There are more than 50,000 surface water licences in B.C., but around 98 per cent of the water goes to power plants through just 600 licences. That includes major BC Hydro hydroelectric dams on the Peace and Columbia rivers, as well as independent power projects. Rio Tinto B.C.’s aluminum smelter near Kitimat is also a major user of water for storage and power.
To manage all the different users, part of B.C.’s new legislation opens the door to the province delegating some of its powers to local water bodies, such as local governments and watershed groups. Potentially, they would put together enforceable water-use plans for rivers and aquifers that are more formal and better balance the needs of people, business, agriculture, environment, fisheries and First Nations.
It won’t happen during the first year of the law, but Polak said it’s coming.
“That, to me, is one of the more exciting parts about what is a pretty long and, ironically, dry piece of legislation,” Polak said. “It really is a highlight, that ability for us to empower local organizations.”
Much of the attention on the government’s new water law has centred on how low the rates were set — so low that the largest bottled water company operating in B.C., Nestle, would have had to pay only $562 a year starting next year to extract 265 million litres of water.

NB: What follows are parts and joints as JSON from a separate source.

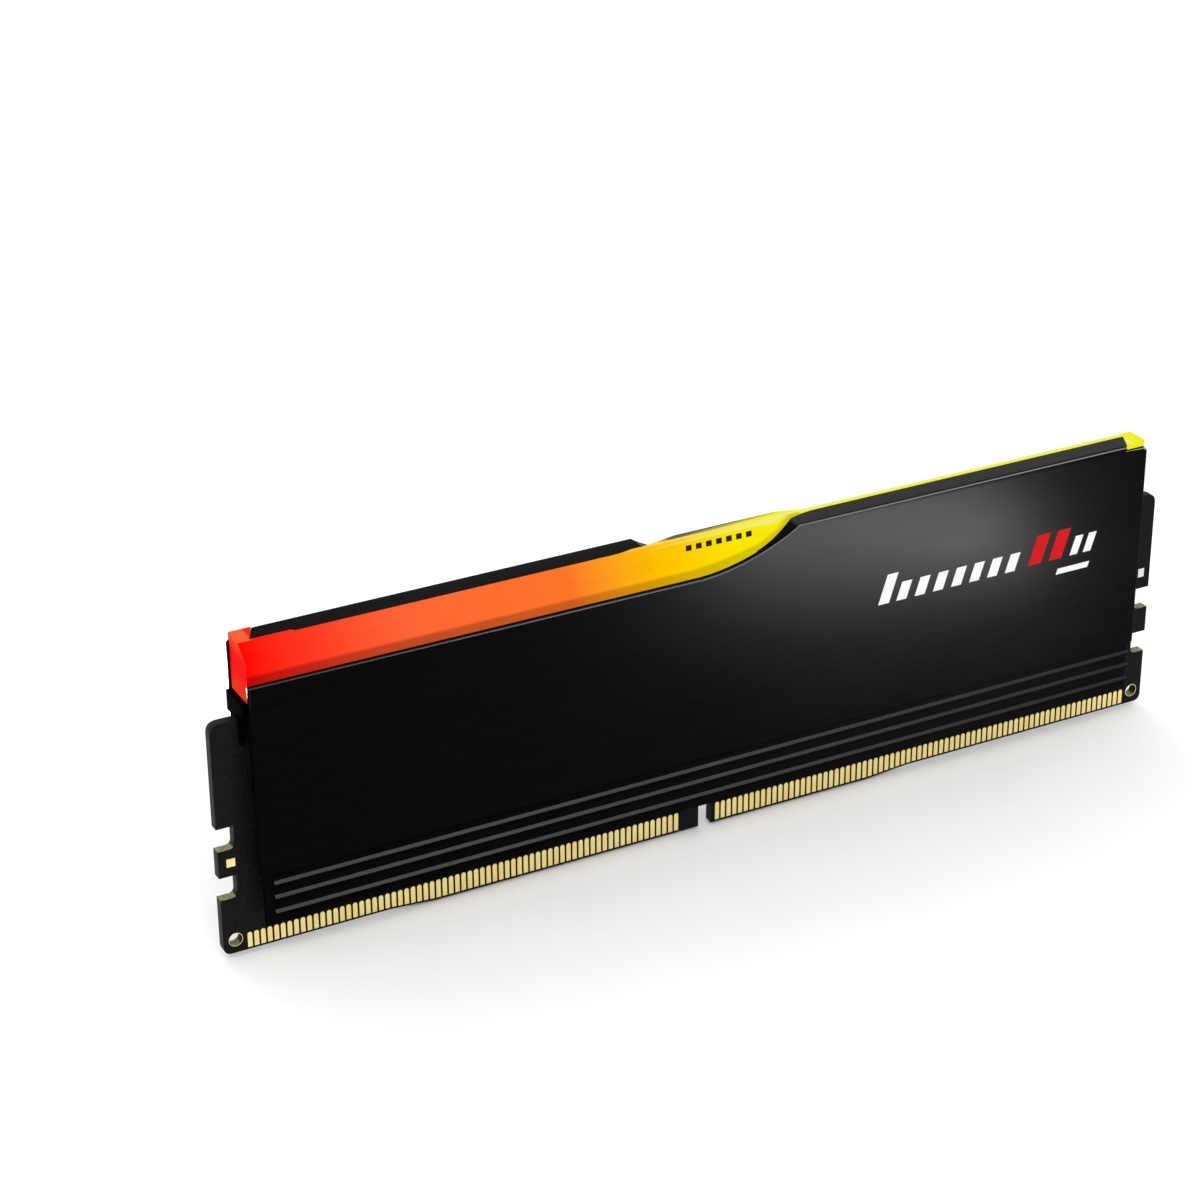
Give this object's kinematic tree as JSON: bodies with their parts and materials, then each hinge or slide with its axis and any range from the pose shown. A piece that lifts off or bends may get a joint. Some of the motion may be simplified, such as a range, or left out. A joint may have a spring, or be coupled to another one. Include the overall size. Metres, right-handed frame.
{
  "type": "ram module",
  "caption": "Desktop DDR5 memory module with folded black heat spreaders and a faceted light bar along its top edge, keyed gold contact edge below.",
  "frame": {"origin": "middle of the board, at the lowest part of its contact edge, where the socket holds it", "axes": "+X along the module with the contact key left of the middle in the front view, -Y out of the front heat spreader, +Z out of the socket"},
  "size_m": [0.1334, 0.0066, 0.0406],
  "materials": {
    "solder_mask": "fine matte solder mask over glass-fibre laminate",
    "contact_gold": "hard gold plating",
    "chip_plastic": "moulded epoxy",
    "black_plastic": "moulded, fine grain",
    "light_diffuser": "translucent, lit from inside, red at one end to yellow at the other",
    "spreader_aluminium": "satin black anodised",
    "thermal_pad": "soft silicone",
    "led_lens": "clear epoxy over a white cup",
    "ferrite": "pressed ferrite",
    "capacitor_ceramic": "fired ceramic"
  },
  "bodies": {
    "root": {"pcb": "solder_mask", "contacts_front_left": "contact_gold", "contacts_front_right": "contact_gold", "contacts_back_left": "contact_gold", "contacts_back_right": "contact_gold", "power_chip": "chip_plastic", "spd_hub": "chip_plastic", "light_driver": "chip_plastic", "light_carrier": "black_plastic", "light_bar": "light_diffuser", "heat_spreader_front": "spreader_aluminium", "heat_spreader_back": "spreader_aluminium", "thermal_pad_front_left": "thermal_pad", "thermal_pad_front_right": "thermal_pad", "thermal_pad_power": "thermal_pad", "thermal_pad_back": "thermal_pad", "dram_chip_1": "chip_plastic", "led_1": "led_lens", "dram_chip_2": "chip_plastic", "led_2": "led_lens", "dram_chip_3": "chip_plastic", "led_3": "led_lens", "dram_chip_4": "chip_plastic", "led_4": "led_lens", "dram_chip_5": "chip_plastic", "led_5": "led_lens", "dram_chip_6": "chip_plastic", "led_6": "led_lens", "dram_chip_7": "chip_plastic", "led_7": "led_lens", "dram_chip_8": "chip_plastic", "led_8": "led_lens", "power_inductor_1": "ferrite", "power_inductor_2": "ferrite", "power_inductor_3": "ferrite", "capacitor_1": "capacitor_ceramic", "capacitor_2": "capacitor_ceramic", "capacitor_3": "capacitor_ceramic", "capacitor_4": "capacitor_ceramic"}
  },
  "joints": []
}
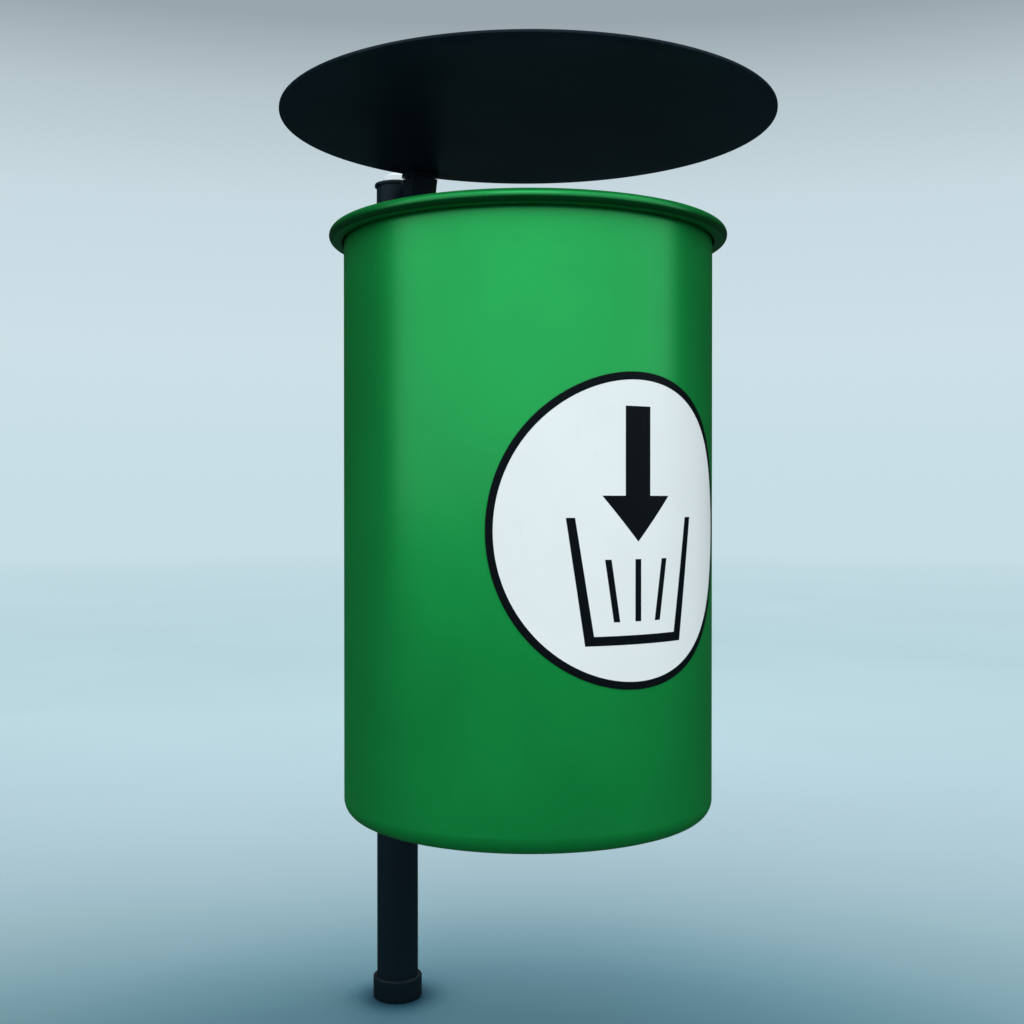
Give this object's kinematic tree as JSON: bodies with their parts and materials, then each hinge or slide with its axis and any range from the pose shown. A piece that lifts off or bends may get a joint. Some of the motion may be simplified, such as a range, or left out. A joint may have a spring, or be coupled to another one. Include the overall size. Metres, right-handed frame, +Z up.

Premier Christy Clark announced a review of the rates in July after a public backlash. The rates were expected to bring in $11 million annually to government, intended to cover costs for administering the new groundwater licensing regime and leave some funds available to map out B.C.’s aquifer system — the province admits it has only mapped 1,100 aquifers out of several thousand in the province.
Nestle has said it wouldn’t mind paying higher fees, but argues it’s a small player when you consider 70 per cent of B.C.’s groundwater is drawn for agricultural use.
“The public wants a proper amount charged so we can put the money back into water conservation, mapping our aquifers, enforcing the rules so people can’t get away with polluting the water,” NDP critic Spencer Chandra-Herbert said.
Polak said B.C. can’t charge too much for water because then it becomes a commodity that people own in a province where, technically, all water is owned by the Crown and allocated through rental licenses. The rental designation means the government also wouldn’t have to compensate licence holders when it curtails use, as it would for someone who owns a resource.
Despite all the rules and regulations, B.C. essentially relies on the honour system to track water use.
The new groundwater rules will require users to measure and report the amount of water they pump from the ground. The government monitors some aquifer levels through a small network of observation test wells, but lacks the staff to check the accuracy of what’s being pumped by licence holders.
Some countries, such as Australia, have adopted comprehensive monitoring of water, with large networks of test wells and surface monitoring stations to provide real-time data on how much water is being extracted.
But provincial officials say the comparison is unfair, because Australia’s degree of drought has effectively created a water market where rights are sold and traded, and so water must be strictly monitored. In B.C., surface water licences can’t be so easily transferred without purchasing the land to which a licence is attached.
The province can fine water abusers, though even proposed higher rates tend to top out at the $500 range. If it’s a repeated deliberate offence, the government can charge someone with breaking the act and seek penalties in rare situations of up to $1 million and jail time. The new law also adds in administrative penalties against violators.
Some water analysts argue that in the future, B.C. should move to a system where everything is metered, regulated and charged based on use. Many homes in Metro Vancouver still pay for water at a flat rate because they don’t have a meter to track use.
“Every community should be metered, otherwise we can’t account for it,” Schreier said.
“Typical small communities in the Interior, they lose 40 to 50 per cent of their water through leaky pipes and they don’t have the resources to fix it. That’s crazy.”